DATA FOR PROCESSING:
********************

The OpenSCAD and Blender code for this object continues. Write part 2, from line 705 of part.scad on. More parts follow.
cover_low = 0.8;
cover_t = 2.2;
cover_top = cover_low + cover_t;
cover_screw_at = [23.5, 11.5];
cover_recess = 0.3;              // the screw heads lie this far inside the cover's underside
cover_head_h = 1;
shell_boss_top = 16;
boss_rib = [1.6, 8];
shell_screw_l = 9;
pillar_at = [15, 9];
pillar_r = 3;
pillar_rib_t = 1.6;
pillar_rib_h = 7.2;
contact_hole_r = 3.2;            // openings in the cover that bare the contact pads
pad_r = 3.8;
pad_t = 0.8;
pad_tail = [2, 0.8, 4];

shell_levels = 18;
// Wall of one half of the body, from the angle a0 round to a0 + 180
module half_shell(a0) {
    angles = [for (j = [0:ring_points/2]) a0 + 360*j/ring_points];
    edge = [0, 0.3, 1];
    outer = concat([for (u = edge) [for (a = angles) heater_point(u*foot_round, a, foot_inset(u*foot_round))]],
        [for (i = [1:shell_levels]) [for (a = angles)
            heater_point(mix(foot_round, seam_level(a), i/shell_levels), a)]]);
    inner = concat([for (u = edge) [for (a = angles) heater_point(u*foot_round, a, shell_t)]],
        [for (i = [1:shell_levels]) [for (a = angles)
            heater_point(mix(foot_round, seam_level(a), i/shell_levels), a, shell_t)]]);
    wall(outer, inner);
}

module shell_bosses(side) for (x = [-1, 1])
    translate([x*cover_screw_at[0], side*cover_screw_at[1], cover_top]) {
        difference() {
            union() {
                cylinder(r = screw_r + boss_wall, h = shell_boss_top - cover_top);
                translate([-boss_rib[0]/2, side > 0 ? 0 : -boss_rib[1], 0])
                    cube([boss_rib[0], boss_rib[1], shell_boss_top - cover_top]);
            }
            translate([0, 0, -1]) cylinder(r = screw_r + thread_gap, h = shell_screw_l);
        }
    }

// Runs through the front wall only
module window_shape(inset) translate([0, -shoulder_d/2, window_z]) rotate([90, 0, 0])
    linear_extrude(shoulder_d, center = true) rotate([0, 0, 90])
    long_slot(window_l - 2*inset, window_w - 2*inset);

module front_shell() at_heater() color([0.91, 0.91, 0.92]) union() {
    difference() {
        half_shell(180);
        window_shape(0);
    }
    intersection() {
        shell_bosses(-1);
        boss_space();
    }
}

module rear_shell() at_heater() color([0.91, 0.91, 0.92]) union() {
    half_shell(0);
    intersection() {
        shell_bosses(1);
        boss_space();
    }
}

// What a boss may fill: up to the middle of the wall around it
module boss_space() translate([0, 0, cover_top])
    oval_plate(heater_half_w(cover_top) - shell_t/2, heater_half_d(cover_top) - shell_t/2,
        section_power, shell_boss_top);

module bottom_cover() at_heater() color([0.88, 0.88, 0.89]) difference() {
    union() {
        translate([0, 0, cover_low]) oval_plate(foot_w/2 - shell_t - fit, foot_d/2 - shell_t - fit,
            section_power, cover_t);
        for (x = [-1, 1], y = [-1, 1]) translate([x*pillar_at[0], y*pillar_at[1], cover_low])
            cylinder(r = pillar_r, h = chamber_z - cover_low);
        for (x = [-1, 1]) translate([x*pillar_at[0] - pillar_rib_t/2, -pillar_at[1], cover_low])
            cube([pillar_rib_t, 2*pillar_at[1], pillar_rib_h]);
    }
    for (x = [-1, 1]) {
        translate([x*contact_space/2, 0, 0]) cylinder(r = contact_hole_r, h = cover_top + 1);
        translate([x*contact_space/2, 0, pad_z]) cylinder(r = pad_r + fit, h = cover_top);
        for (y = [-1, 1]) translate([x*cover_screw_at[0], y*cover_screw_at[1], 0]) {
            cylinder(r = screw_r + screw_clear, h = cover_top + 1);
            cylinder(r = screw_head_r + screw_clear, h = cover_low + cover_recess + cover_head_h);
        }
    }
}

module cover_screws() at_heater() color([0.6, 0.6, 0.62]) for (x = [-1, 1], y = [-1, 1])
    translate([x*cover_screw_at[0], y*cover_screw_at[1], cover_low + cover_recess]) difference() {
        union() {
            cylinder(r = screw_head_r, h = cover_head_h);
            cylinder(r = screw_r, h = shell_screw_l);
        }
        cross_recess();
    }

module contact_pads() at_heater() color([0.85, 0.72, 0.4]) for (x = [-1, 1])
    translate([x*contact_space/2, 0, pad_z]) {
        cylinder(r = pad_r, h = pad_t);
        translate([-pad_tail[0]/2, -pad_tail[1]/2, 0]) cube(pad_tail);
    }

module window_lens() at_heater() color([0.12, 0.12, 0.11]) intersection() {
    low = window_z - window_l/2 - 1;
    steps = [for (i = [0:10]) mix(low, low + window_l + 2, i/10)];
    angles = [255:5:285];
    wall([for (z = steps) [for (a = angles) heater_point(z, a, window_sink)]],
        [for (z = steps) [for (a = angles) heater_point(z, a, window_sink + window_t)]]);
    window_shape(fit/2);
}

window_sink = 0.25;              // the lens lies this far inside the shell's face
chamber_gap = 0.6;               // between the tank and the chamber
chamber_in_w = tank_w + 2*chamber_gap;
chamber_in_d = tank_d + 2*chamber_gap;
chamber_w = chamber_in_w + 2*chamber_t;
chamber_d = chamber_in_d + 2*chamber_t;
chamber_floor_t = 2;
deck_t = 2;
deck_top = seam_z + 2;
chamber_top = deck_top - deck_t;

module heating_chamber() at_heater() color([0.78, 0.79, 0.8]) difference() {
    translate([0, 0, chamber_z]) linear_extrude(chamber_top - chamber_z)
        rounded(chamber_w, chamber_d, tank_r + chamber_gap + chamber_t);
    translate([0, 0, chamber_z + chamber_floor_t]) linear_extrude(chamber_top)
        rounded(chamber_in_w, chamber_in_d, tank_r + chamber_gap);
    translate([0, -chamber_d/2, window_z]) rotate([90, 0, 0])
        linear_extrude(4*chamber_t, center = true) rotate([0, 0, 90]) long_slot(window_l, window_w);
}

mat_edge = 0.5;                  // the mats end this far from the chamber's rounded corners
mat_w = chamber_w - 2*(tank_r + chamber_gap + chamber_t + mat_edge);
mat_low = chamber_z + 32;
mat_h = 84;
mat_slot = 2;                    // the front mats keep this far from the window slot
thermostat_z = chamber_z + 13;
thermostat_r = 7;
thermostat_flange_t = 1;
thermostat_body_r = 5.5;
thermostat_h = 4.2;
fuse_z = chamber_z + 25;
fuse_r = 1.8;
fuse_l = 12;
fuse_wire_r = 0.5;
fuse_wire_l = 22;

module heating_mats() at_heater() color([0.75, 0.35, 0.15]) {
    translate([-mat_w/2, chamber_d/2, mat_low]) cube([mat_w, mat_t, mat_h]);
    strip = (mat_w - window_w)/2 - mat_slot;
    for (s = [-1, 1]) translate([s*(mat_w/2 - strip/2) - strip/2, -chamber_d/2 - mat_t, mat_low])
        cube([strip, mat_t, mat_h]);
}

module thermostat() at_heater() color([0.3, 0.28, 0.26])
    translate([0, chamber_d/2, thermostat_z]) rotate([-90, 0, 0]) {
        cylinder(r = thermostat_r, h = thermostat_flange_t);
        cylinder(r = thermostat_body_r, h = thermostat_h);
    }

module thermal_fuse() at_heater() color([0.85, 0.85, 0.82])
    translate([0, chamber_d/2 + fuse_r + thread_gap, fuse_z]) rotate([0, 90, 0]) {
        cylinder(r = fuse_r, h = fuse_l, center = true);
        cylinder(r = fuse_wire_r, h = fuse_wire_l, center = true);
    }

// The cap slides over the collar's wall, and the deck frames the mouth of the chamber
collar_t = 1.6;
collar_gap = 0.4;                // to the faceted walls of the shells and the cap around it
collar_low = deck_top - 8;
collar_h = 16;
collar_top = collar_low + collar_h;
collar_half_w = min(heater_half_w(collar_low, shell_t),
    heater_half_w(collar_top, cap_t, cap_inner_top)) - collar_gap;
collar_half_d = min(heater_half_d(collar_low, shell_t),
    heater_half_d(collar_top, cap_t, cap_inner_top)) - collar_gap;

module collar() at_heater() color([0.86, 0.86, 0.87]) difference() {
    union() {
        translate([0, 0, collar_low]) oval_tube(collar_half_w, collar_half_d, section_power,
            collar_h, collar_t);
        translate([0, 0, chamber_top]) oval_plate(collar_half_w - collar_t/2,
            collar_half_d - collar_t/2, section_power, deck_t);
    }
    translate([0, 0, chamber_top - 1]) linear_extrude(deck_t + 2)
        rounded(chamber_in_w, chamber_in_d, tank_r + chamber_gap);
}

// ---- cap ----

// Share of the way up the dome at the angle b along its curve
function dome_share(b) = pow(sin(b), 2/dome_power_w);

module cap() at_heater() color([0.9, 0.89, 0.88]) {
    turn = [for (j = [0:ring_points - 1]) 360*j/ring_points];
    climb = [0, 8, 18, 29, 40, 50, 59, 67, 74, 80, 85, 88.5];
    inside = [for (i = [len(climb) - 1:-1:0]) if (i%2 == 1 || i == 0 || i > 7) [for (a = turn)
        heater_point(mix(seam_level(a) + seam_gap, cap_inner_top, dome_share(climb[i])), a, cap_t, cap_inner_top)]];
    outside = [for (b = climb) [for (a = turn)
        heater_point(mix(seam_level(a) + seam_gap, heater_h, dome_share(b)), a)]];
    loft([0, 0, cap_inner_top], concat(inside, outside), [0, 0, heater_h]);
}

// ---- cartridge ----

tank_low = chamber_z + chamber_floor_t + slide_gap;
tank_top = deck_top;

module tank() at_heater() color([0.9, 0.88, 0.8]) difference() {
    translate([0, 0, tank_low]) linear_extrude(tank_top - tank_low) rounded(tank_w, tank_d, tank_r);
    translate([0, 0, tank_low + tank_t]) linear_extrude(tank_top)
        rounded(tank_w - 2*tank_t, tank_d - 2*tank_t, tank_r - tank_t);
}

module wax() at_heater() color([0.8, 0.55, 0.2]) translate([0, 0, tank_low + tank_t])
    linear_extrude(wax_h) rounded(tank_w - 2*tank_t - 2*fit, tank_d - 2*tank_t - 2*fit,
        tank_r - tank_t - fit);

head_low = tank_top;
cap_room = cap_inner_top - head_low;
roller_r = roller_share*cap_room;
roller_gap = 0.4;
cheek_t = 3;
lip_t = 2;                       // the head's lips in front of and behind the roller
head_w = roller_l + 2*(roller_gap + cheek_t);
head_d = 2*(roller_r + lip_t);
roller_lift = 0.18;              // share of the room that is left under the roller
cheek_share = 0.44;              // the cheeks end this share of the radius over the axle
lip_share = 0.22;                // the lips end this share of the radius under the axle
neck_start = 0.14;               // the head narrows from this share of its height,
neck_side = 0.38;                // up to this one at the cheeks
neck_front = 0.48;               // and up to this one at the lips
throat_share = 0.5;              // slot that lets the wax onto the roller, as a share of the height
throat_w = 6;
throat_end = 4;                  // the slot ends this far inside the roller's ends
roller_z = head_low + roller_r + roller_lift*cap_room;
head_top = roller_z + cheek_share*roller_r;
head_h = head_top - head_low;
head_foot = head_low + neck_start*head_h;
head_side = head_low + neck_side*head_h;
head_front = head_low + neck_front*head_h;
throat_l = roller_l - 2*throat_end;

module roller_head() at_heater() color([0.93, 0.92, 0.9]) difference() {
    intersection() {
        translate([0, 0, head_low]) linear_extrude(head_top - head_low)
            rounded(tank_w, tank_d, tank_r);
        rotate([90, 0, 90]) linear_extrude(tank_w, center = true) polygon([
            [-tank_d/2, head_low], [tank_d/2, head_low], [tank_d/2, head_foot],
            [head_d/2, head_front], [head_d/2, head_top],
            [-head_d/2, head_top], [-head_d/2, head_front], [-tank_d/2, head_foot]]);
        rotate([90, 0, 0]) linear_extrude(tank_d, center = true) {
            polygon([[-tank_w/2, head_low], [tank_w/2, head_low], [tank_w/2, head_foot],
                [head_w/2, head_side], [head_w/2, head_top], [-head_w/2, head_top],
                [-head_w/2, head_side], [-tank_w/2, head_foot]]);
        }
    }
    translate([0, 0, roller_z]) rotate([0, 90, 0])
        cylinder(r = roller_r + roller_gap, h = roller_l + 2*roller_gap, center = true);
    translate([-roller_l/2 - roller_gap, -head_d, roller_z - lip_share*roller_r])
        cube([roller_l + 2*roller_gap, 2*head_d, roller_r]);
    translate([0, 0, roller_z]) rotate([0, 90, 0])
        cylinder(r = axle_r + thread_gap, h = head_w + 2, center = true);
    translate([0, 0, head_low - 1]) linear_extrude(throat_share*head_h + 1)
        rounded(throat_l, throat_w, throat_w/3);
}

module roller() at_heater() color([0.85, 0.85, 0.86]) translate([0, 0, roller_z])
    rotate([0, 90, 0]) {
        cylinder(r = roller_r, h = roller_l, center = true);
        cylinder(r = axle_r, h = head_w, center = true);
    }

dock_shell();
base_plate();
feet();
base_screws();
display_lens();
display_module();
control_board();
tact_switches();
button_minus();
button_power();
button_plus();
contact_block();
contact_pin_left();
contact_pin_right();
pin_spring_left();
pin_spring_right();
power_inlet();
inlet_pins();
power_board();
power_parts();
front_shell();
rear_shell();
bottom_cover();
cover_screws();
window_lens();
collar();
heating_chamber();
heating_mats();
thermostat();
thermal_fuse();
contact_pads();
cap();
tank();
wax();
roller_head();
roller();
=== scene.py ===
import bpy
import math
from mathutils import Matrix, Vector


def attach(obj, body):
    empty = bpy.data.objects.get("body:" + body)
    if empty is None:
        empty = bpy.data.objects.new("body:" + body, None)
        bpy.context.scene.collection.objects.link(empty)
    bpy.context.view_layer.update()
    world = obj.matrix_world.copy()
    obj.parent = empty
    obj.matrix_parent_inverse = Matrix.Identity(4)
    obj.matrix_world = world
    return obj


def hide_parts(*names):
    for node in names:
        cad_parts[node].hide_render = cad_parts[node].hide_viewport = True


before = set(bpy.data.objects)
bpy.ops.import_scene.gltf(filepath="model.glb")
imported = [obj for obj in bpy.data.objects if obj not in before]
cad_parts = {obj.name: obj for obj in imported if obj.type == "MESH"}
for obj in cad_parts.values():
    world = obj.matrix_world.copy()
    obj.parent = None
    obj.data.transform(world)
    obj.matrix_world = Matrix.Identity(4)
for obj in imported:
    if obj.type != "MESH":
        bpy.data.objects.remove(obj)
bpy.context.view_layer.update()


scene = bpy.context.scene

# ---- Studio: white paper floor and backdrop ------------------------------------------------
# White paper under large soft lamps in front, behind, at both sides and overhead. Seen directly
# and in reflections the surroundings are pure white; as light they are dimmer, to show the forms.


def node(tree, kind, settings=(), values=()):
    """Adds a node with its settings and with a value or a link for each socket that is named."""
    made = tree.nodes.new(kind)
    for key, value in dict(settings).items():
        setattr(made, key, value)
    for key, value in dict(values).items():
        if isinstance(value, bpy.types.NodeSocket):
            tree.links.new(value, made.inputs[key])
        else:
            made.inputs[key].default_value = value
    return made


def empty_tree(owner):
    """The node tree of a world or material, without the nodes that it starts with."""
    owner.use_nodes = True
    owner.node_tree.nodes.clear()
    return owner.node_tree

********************

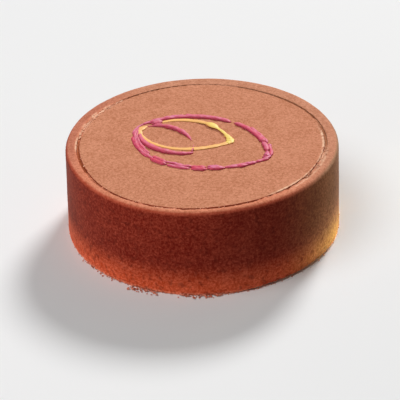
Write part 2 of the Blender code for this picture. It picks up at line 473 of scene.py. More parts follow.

********************

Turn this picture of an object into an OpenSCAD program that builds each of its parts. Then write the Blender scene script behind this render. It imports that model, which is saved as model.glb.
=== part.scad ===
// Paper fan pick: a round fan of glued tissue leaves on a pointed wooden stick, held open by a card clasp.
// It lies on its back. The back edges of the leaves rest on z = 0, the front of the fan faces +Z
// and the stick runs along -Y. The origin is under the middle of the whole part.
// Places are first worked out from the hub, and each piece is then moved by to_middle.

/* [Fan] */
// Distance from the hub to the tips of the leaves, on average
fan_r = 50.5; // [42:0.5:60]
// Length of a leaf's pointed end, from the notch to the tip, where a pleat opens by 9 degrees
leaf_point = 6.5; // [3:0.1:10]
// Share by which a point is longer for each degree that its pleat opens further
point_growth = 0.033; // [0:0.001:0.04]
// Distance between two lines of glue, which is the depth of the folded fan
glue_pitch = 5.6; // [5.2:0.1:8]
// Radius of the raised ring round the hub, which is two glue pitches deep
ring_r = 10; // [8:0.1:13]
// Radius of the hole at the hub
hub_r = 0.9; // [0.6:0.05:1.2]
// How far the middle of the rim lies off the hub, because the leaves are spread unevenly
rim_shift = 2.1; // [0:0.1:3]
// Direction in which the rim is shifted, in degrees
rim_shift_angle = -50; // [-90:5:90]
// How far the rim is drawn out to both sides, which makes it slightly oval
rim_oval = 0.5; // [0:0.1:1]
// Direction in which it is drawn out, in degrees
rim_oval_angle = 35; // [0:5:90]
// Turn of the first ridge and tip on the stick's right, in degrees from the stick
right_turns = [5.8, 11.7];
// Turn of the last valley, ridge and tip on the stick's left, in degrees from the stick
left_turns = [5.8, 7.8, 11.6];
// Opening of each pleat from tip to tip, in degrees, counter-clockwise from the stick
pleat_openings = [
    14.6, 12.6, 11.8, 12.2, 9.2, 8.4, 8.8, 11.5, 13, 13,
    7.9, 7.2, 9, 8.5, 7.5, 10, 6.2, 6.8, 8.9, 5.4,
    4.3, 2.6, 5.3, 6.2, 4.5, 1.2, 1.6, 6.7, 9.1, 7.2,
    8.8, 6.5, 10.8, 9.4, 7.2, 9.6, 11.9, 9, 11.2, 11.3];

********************

PROBLEM DESCRIPTION:
Reproduce, exactly as written, the stretch of lines whose first line is the one with "module roller() at_heater()" and whose last line is the one with "for node in".

SOLVED PROBLEM:
module roller() at_heater() color([0.85, 0.85, 0.86]) translate([0, 0, roller_z])
    rotate([0, 90, 0]) {
        cylinder(r = roller_r, h = roller_l, center = true);
        cylinder(r = axle_r, h = head_w, center = true);
    }

dock_shell();
base_plate();
feet();
base_screws();
display_lens();
display_module();
control_board();
tact_switches();
button_minus();
button_power();
button_plus();
contact_block();
contact_pin_left();
contact_pin_right();
pin_spring_left();
pin_spring_right();
power_inlet();
inlet_pins();
power_board();
power_parts();
front_shell();
rear_shell();
bottom_cover();
cover_screws();
window_lens();
collar();
heating_chamber();
heating_mats();
thermostat();
thermal_fuse();
contact_pads();
cap();
tank();
wax();
roller_head();
roller();
=== scene.py ===
import bpy
import math
from mathutils import Matrix, Vector


def attach(obj, body):
    empty = bpy.data.objects.get("body:" + body)
    if empty is None:
        empty = bpy.data.objects.new("body:" + body, None)
        bpy.context.scene.collection.objects.link(empty)
    bpy.context.view_layer.update()
    world = obj.matrix_world.copy()
    obj.parent = empty
    obj.matrix_parent_inverse = Matrix.Identity(4)
    obj.matrix_world = world
    return obj


def hide_parts(*names):
    for node in names:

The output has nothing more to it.